Hom has honed taste buds and aromatic perceptions with keen eyes, nose, and ears and turned and tuned them, sharing so much in his latest book. His expertise comes from these and his background in medieval art history, his years as a photographer and a TV producer, and his food and restaurant consulting.

Jacques Pepin called the book: The food lovers version of the Joy Luck Club; and indeed it is. Charlie Trotter called Hom's childhood memories: "Utterly mouth-watering," and they are. Claudia Roden described his words as: "Endearing insight and sparkling evocation of the sources of his passion for food," how true. I will add to these: Delicious devotion to sharing self, family memories, and togetherness.

My recommendation is to soak up the fruits of his labor, cover to cover.
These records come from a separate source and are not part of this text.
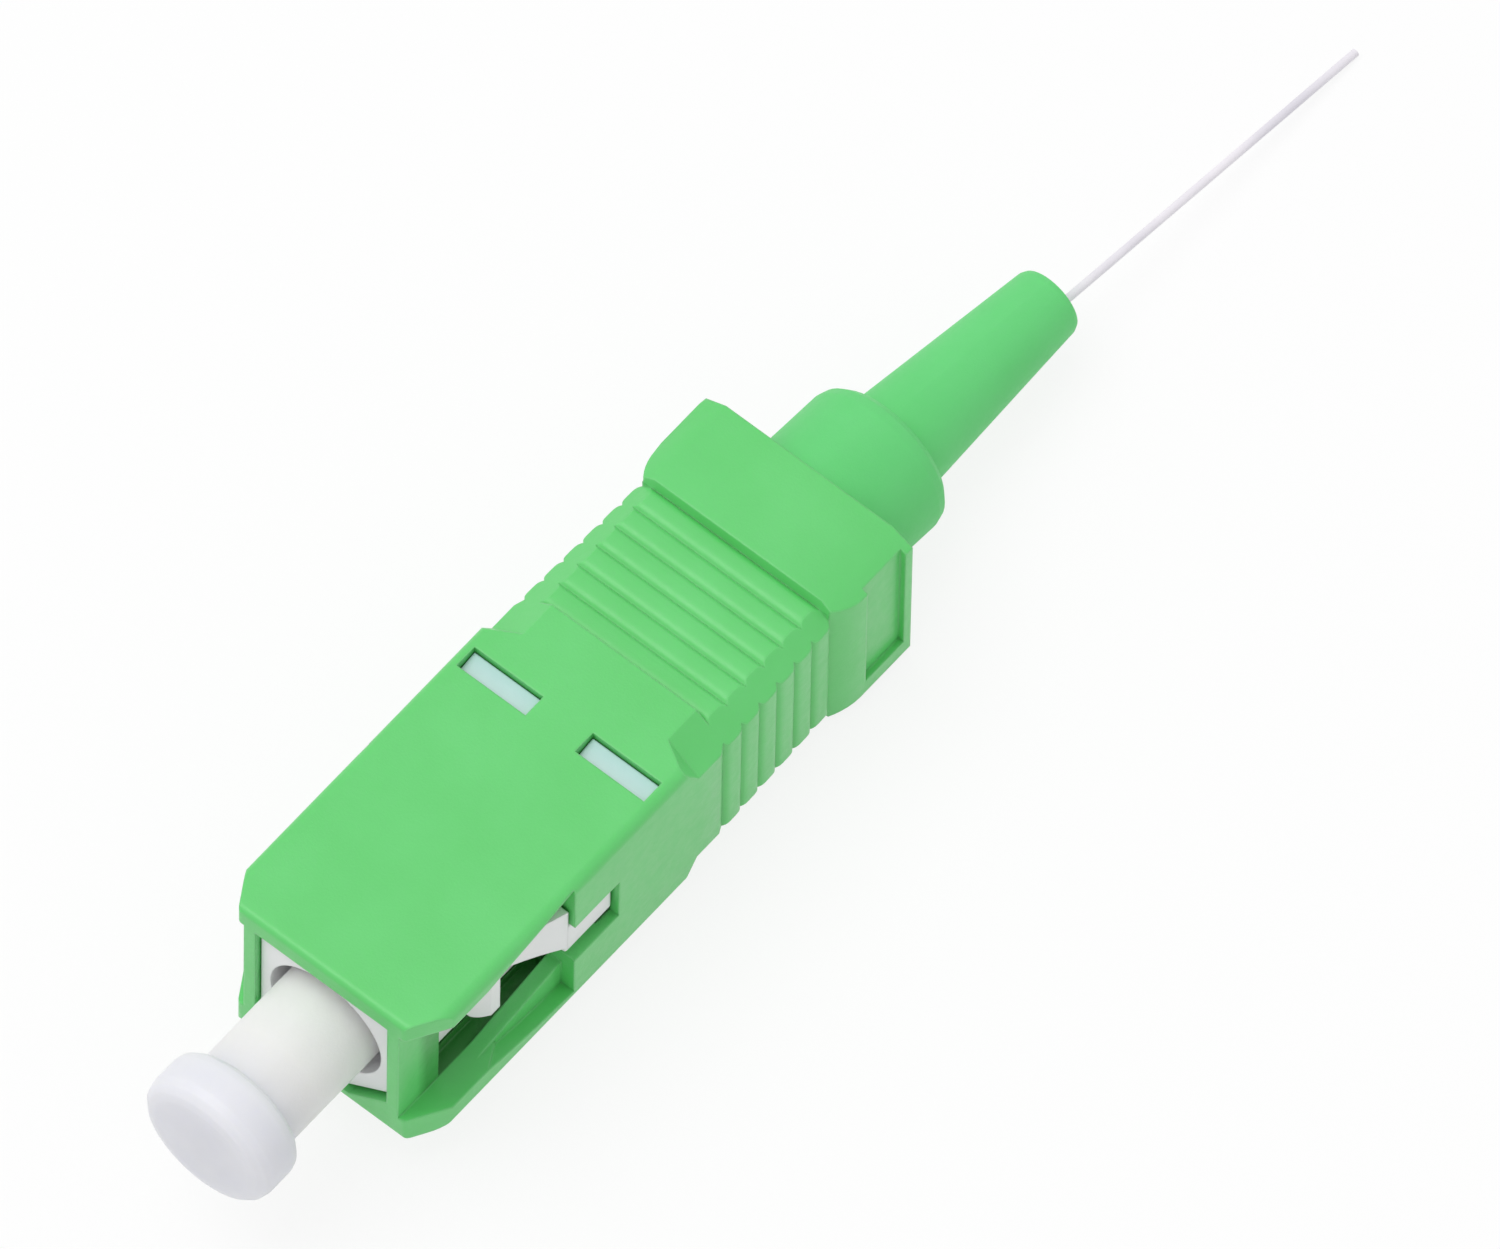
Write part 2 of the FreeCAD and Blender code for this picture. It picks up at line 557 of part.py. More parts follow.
# ---------------------------------------------------------------- stop ring
def make_stop_ring():
    parts = [rod(STOP_FRONT, FRAME_END + LAP, STOP_FRONT_DIA),
             rod(FRAME_END, FRAME_END + STOP_SHOULDER, STOP_SHOULDER_DIA),
             rod(FRAME_END, STOP_TAIL_START, STOP_BODY_DIA),
             rod(STOP_TAIL_START, STOP_TAIL_END, STOP_TAIL_DIA)]
    solid = fuse(parts)
    spring_room = STOP_FRONT_DIA - 2 * STOP_WALL
    cuts = [rod(STOP_FRONT - 1, STOP_SPRING_SEAT, spring_room),
            rod(STOP_SPRING_SEAT - LAP, STOP_TAIL_END + 1, STOP_BORE)]
    pitch = (STOP_TAIL_END - BOOT_START) / (TAIL_GROOVES + 1)
    for i in range(1, TAIL_GROOVES + 1):
        x = BOOT_START + i * pitch
        ring = rod(x - TAIL_GROOVE_WIDTH / 2, x + TAIL_GROOVE_WIDTH / 2, STOP_TAIL_DIA + 1)
        cuts.append(ring.cut(rod(x - 1, x + 1, STOP_TAIL_DIA - 2 * TAIL_GROOVE_DEPTH)))
    return solid.cut(cuts)


# ---------------------------------------------------------------- boot
def make_boot():
    collar, taper, tip = COLLAR_DIA / 2, TAPER_DIA / 2, TIP_DIA / 2
    outline = [(BOOT_START, 0), (BOOT_START, collar)]
    outline += rounding(COLLAR_END - COLLAR_ROUND, collar - COLLAR_ROUND, COLLAR_ROUND, 90, 0)
    outline += rounding(COLLAR_END + NECK_ROUND, taper + NECK_ROUND, NECK_ROUND, 180, 270, 2)
    outline += rounding(BOOT_END - TIP_ROUND, tip - TIP_ROUND, TIP_ROUND, 90, 0, 2)
    body = turned(outline + [(BOOT_END, 0)])
    # the part behind the bend leans under the fibre's weight; both parts meet in a mitre
    reach = COLLAR_DIA
    ahead = box(BOOT_START - 1, BOOT_BEND, -reach, reach, -reach, reach)
    lean(ahead, BOOT_LEAN / 2)
    behind = lean(body.copy(), BOOT_LEAN).cut(ahead)
    body = body.common(ahead).fuse(behind).removeSplitter()
    socket = rod(BOOT_START - 1, STOP_TAIL_END + END_GAP, STOP_TAIL_DIA + 2 * BORE_GAP)
    bore = lean(rod(STOP_TAIL_END, BOOT_END + 1, BOOT_BORE), BOOT_LEAN)
    return body.cut([socket, bore])


def lean(shape, degrees):
    """Turns the shape in place about the boot's bend."""
    roll = math.radians(BOOT_LEAN_ROLL)
    shape.rotate(V(BOOT_BEND, 0, 0), V(0, math.cos(roll), -math.sin(roll)), degrees)
    return shape


# ---------------------------------------------------------------- dust cap
def make_dust_cap():
    """Turned cap: rounded flange, neck with a fillet, blind bore that grips the ferrule."""
    flange, neck, bore = CAP_FLANGE_DIA / 2, CAP_NECK_DIA / 2, FERRULE_DIA / 2 + BORE_GAP
    flange_end = CAP_FRONT + CAP_FLANGE_LENGTH
    floor = CAP_FRONT + CAP_FLOOR
    outline = [(CAP_FRONT, 0)]
    outline += rounding(CAP_FRONT + CAP_ROUND, flange - CAP_ROUND, CAP_ROUND, 180, 90)
    outline += rounding(flange_end - CAP_REAR_ROUND, flange - CAP_REAR_ROUND, CAP_REAR_ROUND, 90, 0)
    outline += rounding(flange_end + CAP_NECK_FILLET, neck + CAP_NECK_FILLET, CAP_NECK_FILLET, 180, 270, 2)
    outline += [(CAP_REAR, neck), (CAP_REAR, bore + CAP_LEAD), (CAP_REAR - CAP_LEAD, bore), (floor, bore),
                (floor, 0)]
    return turned(outline)


# ---------------------------------------------------------------- fibre
def route_wire(points):
    """Straight runs joined by tangent arcs; the radius of each arc is printed."""
    edges = []
    at = points[0]
    for p, q, r in zip(points, points[1:], points[2:]):
        u = (p - q).normalize()
        w = (r - q).normalize()
        turn = math.pi - u.getAngle(w)
        cut = 0.45 * min((p - q).Length, (r - q).Length)
        if turn < 1e-6:
            continue
        radius = cut / math.tan(turn / 2)
        a, b = q + u * cut, q + w * cut
        middle = (u + w).normalize()
        m = q + middle * (radius / math.cos(turn / 2) - radius)
        edges.append(Part.LineSegment(at, a).toShape())
        edges.append(Part.Arc(a, m, b).toShape())
        print("fibre arc radius %.1f mm" % radius)
        at = b
    edges.append(Part.LineSegment(at, points[-1]).toShape())
    return Part.Wire(edges)


def make_fibre():
    wire = route_wire(FIBRE_ROUTE)
    start = wire.Edges[0].Vertexes[0].Point
    circle = Part.Circle(start, X_AXIS, FIBRE_DIA / 2)
    solid = wire.makePipeShell([Part.Wire(circle.toShape())], True, False)
    print("fibre volume %.4f, section times length %.4f"
          % (solid.Volume, math.pi * FIBRE_DIA ** 2 / 4 * wire.Length))
    return solid


NODES = {
    "grip": make_grip,
    "plug_frame": make_plug_frame,
    "ferrule": make_ferrule,
    "ferrule_holder": make_holder,
    "liner_tube": make_liner,
    "ferrule_spring": make_spring,
    "stop_ring": make_stop_ring,
    "boot": make_boot,
    "fibre": make_fibre,
    "dust_cap": make_dust_cap,
}

os.makedirs("parts", exist_ok=True)
for name, make in NODES.items():
    save(make(), name)
    print(name, "done")
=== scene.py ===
"""Looks of the SC/APC fibre connector plug: finishes, softer grip, fibre, floor, light and camera.

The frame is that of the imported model: the plug lies along X with its dust cap towards -X. Named lengths are
in millimetres, angles in degrees and colours in 8-bit display values, and Blender is given metres.
"""
import bmesh
import bpy
import math
from mathutils import Matrix, Vector


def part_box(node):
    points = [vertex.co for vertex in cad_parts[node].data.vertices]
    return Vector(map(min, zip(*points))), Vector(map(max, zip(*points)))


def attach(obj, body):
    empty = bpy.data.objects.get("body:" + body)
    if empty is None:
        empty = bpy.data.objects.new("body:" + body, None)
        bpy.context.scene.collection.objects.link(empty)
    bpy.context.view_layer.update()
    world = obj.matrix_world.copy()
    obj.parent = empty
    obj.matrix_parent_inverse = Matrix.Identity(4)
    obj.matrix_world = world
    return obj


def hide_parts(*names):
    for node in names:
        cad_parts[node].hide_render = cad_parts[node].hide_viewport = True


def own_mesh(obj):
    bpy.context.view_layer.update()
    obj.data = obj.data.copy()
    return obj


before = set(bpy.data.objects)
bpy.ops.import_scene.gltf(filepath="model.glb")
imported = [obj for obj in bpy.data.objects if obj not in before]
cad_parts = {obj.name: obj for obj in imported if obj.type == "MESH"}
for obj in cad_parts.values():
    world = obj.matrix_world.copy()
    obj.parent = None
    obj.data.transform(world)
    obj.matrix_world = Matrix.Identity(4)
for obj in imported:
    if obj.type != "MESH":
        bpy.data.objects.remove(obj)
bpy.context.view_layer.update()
MM = 0.001

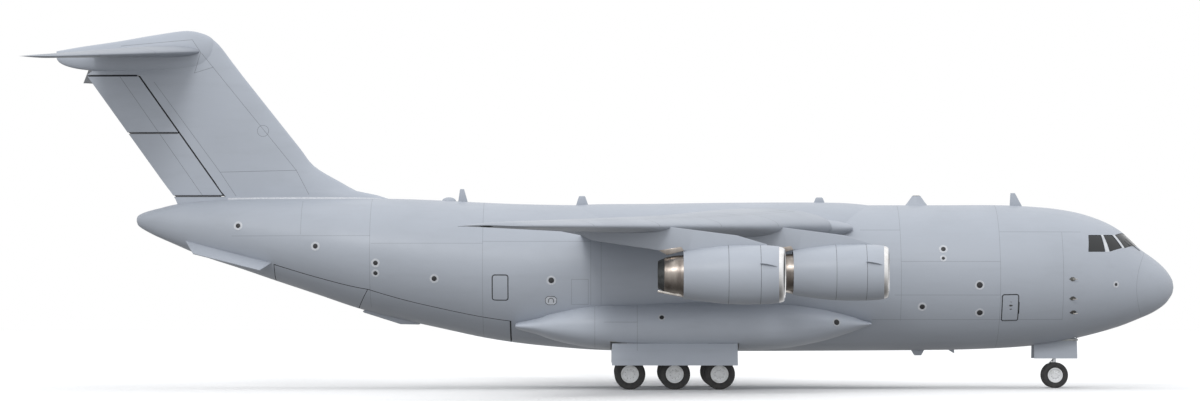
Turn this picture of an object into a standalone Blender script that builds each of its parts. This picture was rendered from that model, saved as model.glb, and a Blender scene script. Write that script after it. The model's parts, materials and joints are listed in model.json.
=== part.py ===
# Military transport plane: a half-size model of a four-jet, high-wing, T-tailed freighter on its wheels.
# Metres. +X runs to the nose, +Y to the port side, +Z up. The origin is on the ground, under the middle.

import math

import bmesh
import bpy
from mathutils import Matrix, Vector

# Gaps and walls
SAME_POINT = 0.000001    # corners nearer than this are one corner
SEAT = 0.0003            # between pieces that rest on each other
SHELL_WALL = 0.06        # fuselage skin with its frames
DOOR_GAP = 0.012         # round a door that swings
BARREL = 0.010           # radius of a door's hinge barrel
HINGE_DEPTH = 0.003      # barrel's middle below the skin
NOSE_GAP = 0.008         # round the nose of a rudder, elevator or aileron
NOSE_SINK = 0.001        # of that nose below the skin
END_GAP = 0.016          # at the ends of an elevator or aileron
RUDDER_END_GAP = 0.028   # at the ends of the rudders, whose hinge line leans far back
NOSE_FACETS = 8          # of the half round nose
NOSE_STEPS = 4           # of the nose along its hinge line

# Fuselage stations: x, crown z, belly z, half width, z of the widest level
FUSELAGE_SIDES = 28
FUSELAGE = (
    (11.750, 2.135, 2.085, 0.025, 2.11),
    (11.680, 2.345, 1.895, 0.19, 2.12),
    (11.584, 2.477, 1.768, 0.32, 2.13),
    (11.270, 2.751, 1.556, 0.58, 2.16),
    (11.045, 2.910, 1.460, 0.71, 2.18),
    (10.840, 3.105, 1.375, 0.83, 2.20),
    (10.640, 3.284, 1.298, 0.93, 2.22),
    (10.420, 3.420, 1.230, 1.03, 2.24),
    (10.220, 3.513, 1.170, 1.11, 2.25),
    (9.800, 3.653, 1.063, 1.25, 2.27),
    (9.380, 3.735, 0.969, 1.36, 2.28),
    (8.960, 3.783, 0.902, 1.44, 2.30),
    (8.124, 3.827, 0.835, 1.50, 2.31),
    (6.870, 3.827, 0.795, 1.516, 2.31),
    (0.990, 3.827, 0.770, 1.516, 2.31),
    (-0.260, 3.827, 0.795, 1.516, 2.32),
    (-1.100, 3.832, 0.853, 1.516, 2.34),
    (-1.940, 3.850, 0.939, 1.515, 2.38),
    (-2.697, 3.880, 1.056, 1.510, 2.45),
    (-3.620, 3.928, 1.256, 1.490, 2.57),
    (-4.460, 3.958, 1.441, 1.436, 2.69),
    (-5.300, 3.968, 1.659, 1.340, 2.81),
    (-6.140, 3.972, 1.942, 1.200, 2.95),
    (-6.980, 3.972, 2.221, 1.010, 3.09),
    (-7.810, 3.960, 2.505, 0.800, 3.24),
    (-8.650, 3.905, 2.783, 0.545, 3.37),
    (-9.160, 3.845, 3.000, 0.380, 3.43),
    (-9.490, 3.765, 3.143, 0.270, 3.47),
    (-9.800, 3.680, 3.300, 0.170, 3.50),
    (-9.973, 3.560, 3.470, 0.040, 3.515),
)
RADOME_SEAM = 11.045
FORWARD_SEAM = 7.985
REAR_SEAM = -2.697
TAIL_CAVITY_END = -8.65
NOSE_CAVITY_END = 11.584

# Windows of the flight deck on one side: corner points x, z on the skin, in order round each pane
POST_HALF = 0.035
WINDOWS = (
    ((9.863, 3.188), (10.140, 3.190), (10.203, 2.837), (9.836, 2.835)),
    ((10.204, 3.191), (10.408, 3.193), (10.580, 2.927), (10.320, 2.841)),
)
WINDSCREEN = ((10.447, 3.193), (10.651, 3.197), (10.956, 2.915), (10.636, 2.923))

# Wing: y, leading edge x, trailing edge x, leading edge z, trailing edge z, thickness over chord
WING_ROOT = 1.57
WING_TIP = 12.5
WING = (
    (WING_ROOT, 4.496, -0.663, 3.36, 3.18, 0.135),
    (4.97, 2.579, -1.040, 3.29, 3.20, 0.115),
    (WING_TIP, -1.564, -2.760, 3.162, 3.160, 0.100),
)
WING_CAMBER = 0.018
FLAP_CHORD = 0.76
FLAP_SPAN = (1.75, 8.40)
AILERON_HINGE = 0.76     # share of the chord
AILERON_SPAN = (8.50, 12.10)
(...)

Learn what it took to fashion his culinary genius. Read not only the front matter and background material, but also every one of the recipes. I read it three times, once cover to cover, once only the recipes and front matter, and once just recipe to recipe; doing so, I did enjoy it thrice.

Begin your tasting and eventual eating excursion made from this fine volume. Miy coy is spoiled only by a sickly cover and all too few photographs. He does a simple Iceberg Lettuse-Egg Drop Soup early on and reading through to the last, a Home-Style Almond Jelly with Fresh Fruit. Then grab your shopping list and hasten to stock up. With fry-pan or wok in hand, cook many of the recipes, if not all of them. For starters, try both Mrs. Wong's Savory Oxtail Soup and My Mother's Savory Oxtail Stew. Then tackle an easy Steamed Pork Loaf with Chinese Sausages, followed by the Classic Kung Pao Chicken, the Tsai Family Scallion Cakes, and the Silky Steeped Chicken. And, do not miss the Succulent Spare Ribs and the Delectable Black Bean Chicken Wings. Try them all, I plan to. Yes, I am an unabashed fan.